BEGIN DATA SHOWN

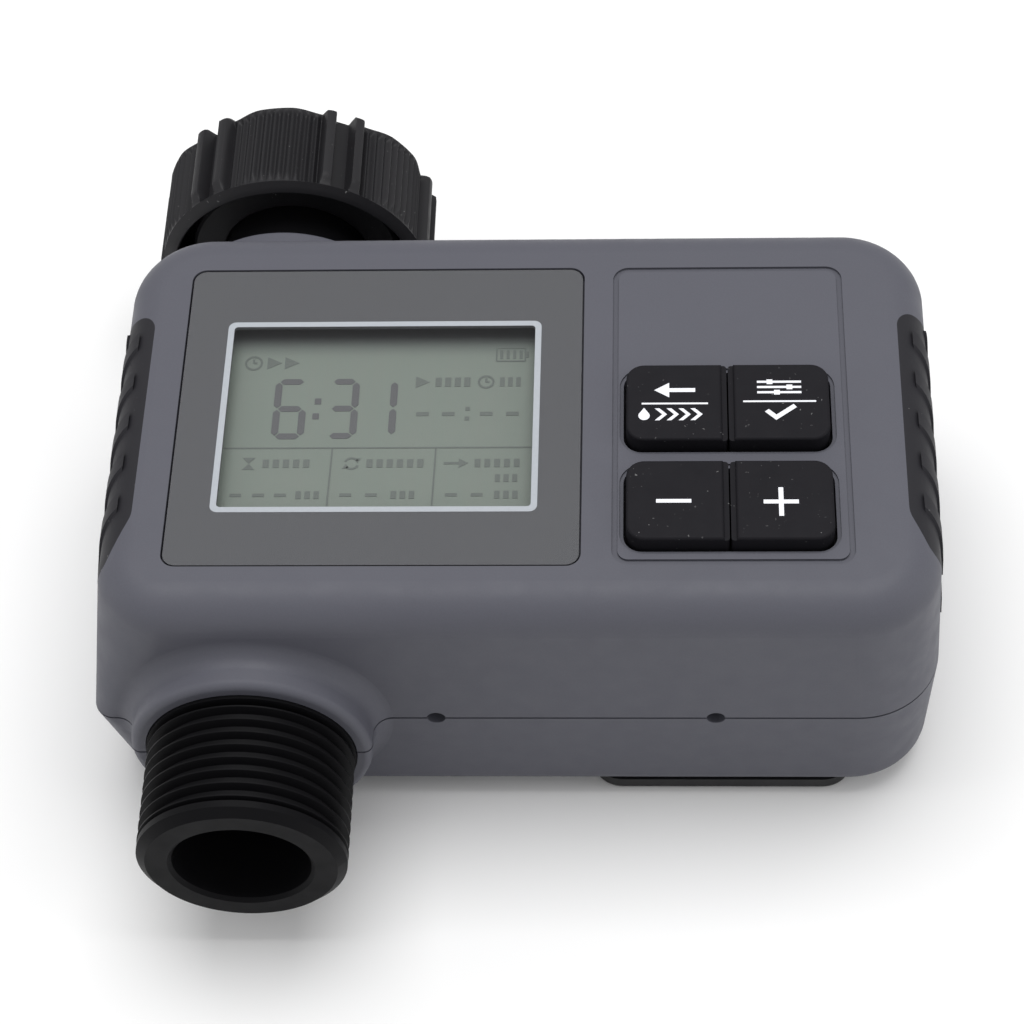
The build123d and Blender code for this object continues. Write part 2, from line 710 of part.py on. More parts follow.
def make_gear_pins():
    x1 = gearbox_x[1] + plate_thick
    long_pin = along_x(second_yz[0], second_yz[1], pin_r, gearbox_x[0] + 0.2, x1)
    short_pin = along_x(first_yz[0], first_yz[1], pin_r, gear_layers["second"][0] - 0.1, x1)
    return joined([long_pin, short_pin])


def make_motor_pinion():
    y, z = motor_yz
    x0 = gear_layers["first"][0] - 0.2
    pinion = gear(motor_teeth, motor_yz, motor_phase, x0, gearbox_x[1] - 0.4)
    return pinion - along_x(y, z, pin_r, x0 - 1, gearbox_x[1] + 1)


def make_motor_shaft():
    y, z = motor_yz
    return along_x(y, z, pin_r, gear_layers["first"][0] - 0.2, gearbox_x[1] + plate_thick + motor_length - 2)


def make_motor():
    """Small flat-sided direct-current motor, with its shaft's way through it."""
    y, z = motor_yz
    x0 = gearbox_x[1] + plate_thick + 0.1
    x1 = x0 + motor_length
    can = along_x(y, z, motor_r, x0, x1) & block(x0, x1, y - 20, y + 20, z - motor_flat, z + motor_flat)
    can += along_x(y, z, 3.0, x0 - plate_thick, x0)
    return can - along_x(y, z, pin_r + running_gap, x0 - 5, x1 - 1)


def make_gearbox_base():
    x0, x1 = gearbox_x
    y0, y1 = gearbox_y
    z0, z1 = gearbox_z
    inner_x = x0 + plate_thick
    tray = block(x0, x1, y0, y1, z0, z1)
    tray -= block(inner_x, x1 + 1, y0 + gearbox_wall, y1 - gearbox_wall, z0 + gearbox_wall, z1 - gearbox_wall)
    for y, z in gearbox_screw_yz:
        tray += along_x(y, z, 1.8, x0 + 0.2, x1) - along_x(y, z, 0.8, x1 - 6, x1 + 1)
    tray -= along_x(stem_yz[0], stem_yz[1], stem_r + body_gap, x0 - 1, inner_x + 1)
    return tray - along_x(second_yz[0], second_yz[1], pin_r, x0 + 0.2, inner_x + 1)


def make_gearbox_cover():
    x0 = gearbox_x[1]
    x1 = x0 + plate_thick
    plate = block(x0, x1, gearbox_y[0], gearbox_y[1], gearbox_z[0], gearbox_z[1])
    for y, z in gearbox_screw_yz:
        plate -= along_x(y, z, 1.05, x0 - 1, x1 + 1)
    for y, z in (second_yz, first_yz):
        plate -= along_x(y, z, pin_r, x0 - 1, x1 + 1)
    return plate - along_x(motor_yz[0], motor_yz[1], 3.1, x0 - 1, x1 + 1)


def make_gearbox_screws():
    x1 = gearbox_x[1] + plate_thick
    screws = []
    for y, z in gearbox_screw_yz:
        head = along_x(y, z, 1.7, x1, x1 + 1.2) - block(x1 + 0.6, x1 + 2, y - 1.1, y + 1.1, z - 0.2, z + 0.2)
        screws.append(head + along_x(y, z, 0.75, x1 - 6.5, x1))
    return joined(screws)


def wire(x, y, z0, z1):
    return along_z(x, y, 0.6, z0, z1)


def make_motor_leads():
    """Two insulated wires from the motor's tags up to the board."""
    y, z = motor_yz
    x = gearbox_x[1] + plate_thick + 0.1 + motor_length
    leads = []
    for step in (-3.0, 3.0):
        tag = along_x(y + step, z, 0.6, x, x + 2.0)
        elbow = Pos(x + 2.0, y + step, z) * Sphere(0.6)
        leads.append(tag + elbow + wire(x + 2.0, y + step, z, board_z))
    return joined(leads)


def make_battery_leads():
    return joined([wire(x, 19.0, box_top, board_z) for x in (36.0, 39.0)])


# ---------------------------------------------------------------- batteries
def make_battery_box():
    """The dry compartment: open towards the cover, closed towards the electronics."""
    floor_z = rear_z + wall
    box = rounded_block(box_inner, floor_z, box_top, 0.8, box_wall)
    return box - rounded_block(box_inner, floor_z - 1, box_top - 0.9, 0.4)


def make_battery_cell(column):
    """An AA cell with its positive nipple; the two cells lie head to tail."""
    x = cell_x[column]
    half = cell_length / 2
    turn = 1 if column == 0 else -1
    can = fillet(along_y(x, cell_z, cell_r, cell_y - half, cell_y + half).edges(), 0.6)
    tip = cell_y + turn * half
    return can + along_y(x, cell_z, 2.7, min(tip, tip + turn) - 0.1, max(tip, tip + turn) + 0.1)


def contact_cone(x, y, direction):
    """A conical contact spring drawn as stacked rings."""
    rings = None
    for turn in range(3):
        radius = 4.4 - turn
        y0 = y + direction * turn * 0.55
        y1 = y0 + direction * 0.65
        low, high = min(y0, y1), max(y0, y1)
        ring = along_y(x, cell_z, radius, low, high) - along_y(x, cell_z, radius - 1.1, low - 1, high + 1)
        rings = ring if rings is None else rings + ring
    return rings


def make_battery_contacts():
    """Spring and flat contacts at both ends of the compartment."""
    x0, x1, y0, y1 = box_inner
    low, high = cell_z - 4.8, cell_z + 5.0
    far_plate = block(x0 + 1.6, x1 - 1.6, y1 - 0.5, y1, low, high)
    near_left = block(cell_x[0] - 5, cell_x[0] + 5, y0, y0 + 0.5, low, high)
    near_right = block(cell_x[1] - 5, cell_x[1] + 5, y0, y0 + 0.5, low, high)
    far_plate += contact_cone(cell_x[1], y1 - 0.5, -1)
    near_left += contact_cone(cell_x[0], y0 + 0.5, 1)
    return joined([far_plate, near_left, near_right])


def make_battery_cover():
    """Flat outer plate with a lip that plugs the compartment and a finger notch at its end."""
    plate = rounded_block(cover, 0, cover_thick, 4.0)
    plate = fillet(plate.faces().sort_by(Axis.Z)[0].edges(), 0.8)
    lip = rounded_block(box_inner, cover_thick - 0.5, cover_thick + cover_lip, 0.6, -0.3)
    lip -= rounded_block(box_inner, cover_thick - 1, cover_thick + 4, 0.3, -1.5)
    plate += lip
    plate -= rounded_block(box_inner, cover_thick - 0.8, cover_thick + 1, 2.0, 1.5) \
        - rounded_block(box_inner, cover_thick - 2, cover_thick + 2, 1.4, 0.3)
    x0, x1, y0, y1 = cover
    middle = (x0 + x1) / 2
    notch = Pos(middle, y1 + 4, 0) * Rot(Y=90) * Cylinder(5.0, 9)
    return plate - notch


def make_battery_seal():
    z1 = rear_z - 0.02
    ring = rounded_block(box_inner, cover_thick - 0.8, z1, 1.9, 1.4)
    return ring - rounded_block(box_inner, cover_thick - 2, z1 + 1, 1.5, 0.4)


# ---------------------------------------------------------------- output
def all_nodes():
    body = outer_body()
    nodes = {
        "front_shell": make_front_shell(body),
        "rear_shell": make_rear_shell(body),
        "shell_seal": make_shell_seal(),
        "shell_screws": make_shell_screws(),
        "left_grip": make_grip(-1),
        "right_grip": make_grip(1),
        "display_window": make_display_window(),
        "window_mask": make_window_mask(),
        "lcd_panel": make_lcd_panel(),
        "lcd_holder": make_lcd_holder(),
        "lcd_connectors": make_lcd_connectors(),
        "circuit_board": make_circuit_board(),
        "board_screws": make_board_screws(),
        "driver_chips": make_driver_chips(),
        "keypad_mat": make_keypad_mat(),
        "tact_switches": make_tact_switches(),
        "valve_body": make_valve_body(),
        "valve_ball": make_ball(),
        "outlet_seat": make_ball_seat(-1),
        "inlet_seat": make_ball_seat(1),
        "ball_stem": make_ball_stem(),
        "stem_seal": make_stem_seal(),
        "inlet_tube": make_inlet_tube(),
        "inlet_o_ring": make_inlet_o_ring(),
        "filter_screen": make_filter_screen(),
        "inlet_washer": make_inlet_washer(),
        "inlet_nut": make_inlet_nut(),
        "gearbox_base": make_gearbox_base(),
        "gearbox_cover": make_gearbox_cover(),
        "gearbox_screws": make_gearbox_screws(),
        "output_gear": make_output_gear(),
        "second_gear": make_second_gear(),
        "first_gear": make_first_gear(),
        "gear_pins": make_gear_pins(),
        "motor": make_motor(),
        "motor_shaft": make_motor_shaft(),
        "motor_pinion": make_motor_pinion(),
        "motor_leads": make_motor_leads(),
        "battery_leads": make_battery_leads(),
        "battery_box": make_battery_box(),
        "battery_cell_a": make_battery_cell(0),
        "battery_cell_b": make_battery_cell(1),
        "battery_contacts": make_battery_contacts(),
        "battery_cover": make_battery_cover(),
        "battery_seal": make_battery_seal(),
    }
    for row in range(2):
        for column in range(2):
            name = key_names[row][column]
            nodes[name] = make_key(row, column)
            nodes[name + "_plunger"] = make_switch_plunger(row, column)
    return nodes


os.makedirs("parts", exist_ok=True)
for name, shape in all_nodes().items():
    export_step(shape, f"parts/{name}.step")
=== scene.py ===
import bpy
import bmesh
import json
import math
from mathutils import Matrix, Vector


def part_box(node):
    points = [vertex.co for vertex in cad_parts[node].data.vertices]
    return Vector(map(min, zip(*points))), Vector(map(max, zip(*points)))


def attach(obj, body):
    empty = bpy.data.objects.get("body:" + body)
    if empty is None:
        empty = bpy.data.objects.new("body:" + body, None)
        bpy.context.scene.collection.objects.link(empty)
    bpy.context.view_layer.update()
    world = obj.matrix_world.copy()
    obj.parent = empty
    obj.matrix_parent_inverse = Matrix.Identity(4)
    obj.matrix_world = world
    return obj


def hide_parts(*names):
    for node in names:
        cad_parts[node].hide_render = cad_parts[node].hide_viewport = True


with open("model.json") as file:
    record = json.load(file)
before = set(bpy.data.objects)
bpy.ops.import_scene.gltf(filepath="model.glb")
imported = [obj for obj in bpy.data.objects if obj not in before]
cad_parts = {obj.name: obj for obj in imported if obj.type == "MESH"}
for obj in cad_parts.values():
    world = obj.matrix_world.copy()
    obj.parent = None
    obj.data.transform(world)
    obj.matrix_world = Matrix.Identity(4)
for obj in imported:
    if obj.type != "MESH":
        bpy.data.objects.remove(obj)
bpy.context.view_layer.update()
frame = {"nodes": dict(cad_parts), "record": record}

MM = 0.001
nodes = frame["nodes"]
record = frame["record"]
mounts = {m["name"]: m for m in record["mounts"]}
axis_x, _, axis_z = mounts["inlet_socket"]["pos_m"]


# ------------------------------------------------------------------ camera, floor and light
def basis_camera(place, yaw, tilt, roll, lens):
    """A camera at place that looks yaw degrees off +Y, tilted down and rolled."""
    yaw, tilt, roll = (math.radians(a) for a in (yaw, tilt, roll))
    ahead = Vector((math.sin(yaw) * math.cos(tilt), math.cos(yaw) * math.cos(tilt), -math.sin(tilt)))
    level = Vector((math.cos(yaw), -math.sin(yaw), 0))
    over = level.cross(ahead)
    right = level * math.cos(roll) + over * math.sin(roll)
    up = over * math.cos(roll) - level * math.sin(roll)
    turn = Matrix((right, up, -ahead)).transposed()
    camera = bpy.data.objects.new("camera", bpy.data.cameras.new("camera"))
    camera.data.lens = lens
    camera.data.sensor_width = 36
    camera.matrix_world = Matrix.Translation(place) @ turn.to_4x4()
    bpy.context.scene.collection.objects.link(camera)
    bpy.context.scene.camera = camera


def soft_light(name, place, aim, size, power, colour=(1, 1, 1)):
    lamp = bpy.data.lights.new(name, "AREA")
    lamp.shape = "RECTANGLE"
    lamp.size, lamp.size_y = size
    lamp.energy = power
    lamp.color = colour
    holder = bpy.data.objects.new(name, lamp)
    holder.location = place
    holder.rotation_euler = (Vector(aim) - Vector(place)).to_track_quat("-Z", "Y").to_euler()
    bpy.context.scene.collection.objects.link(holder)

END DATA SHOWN

**SHORT EXERCISE**
Reproduce only the lines from the top of the material through the one bearing "return can - along_x(y, z, pin_r", each exactly as it stands.

**EXPECTED ANSWER**
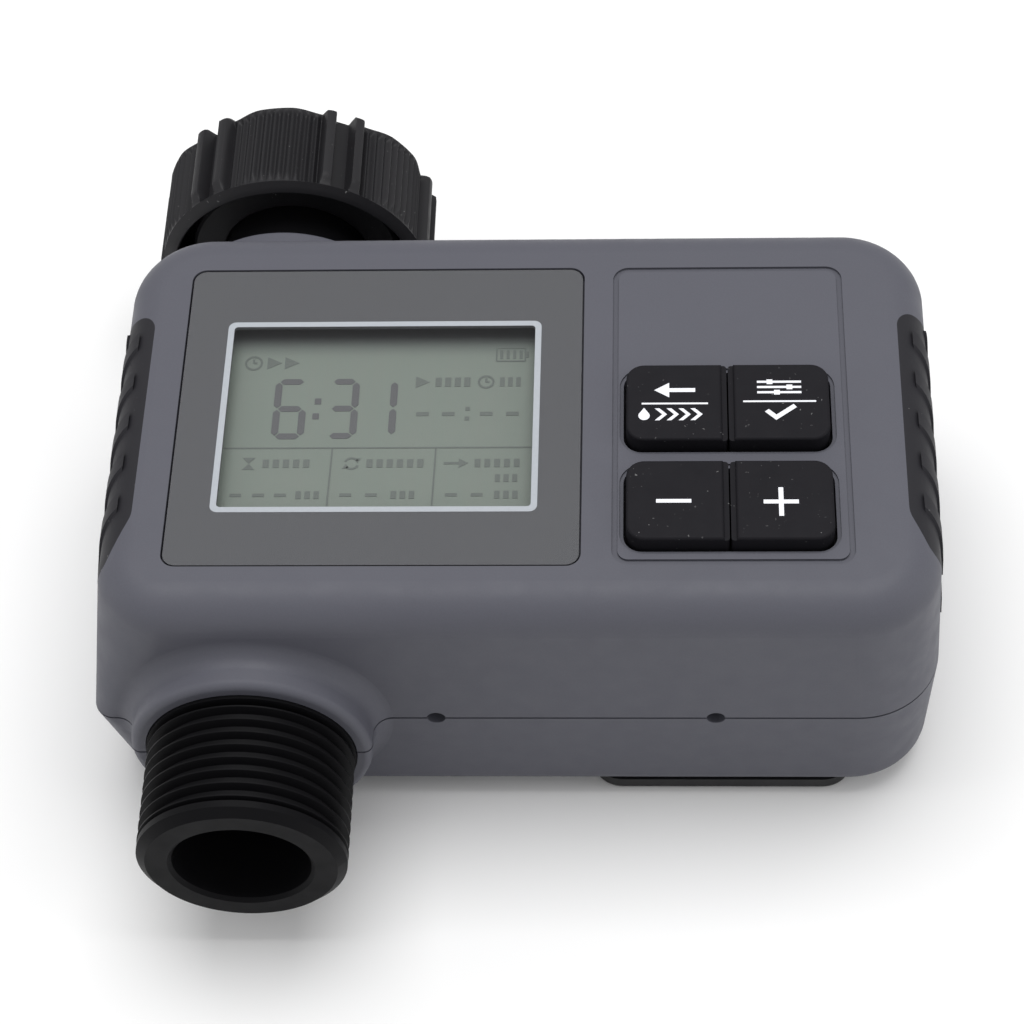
The build123d and Blender code for this object continues. Write part 2, from line 710 of part.py on. More parts follow.
def make_gear_pins():
    x1 = gearbox_x[1] + plate_thick
    long_pin = along_x(second_yz[0], second_yz[1], pin_r, gearbox_x[0] + 0.2, x1)
    short_pin = along_x(first_yz[0], first_yz[1], pin_r, gear_layers["second"][0] - 0.1, x1)
    return joined([long_pin, short_pin])


def make_motor_pinion():
    y, z = motor_yz
    x0 = gear_layers["first"][0] - 0.2
    pinion = gear(motor_teeth, motor_yz, motor_phase, x0, gearbox_x[1] - 0.4)
    return pinion - along_x(y, z, pin_r, x0 - 1, gearbox_x[1] + 1)


def make_motor_shaft():
    y, z = motor_yz
    return along_x(y, z, pin_r, gear_layers["first"][0] - 0.2, gearbox_x[1] + plate_thick + motor_length - 2)


def make_motor():
    """Small flat-sided direct-current motor, with its shaft's way through it."""
    y, z = motor_yz
    x0 = gearbox_x[1] + plate_thick + 0.1
    x1 = x0 + motor_length
    can = along_x(y, z, motor_r, x0, x1) & block(x0, x1, y - 20, y + 20, z - motor_flat, z + motor_flat)
    can += along_x(y, z, 3.0, x0 - plate_thick, x0)
    return can - along_x(y, z, pin_r + running_gap, x0 - 5, x1 - 1)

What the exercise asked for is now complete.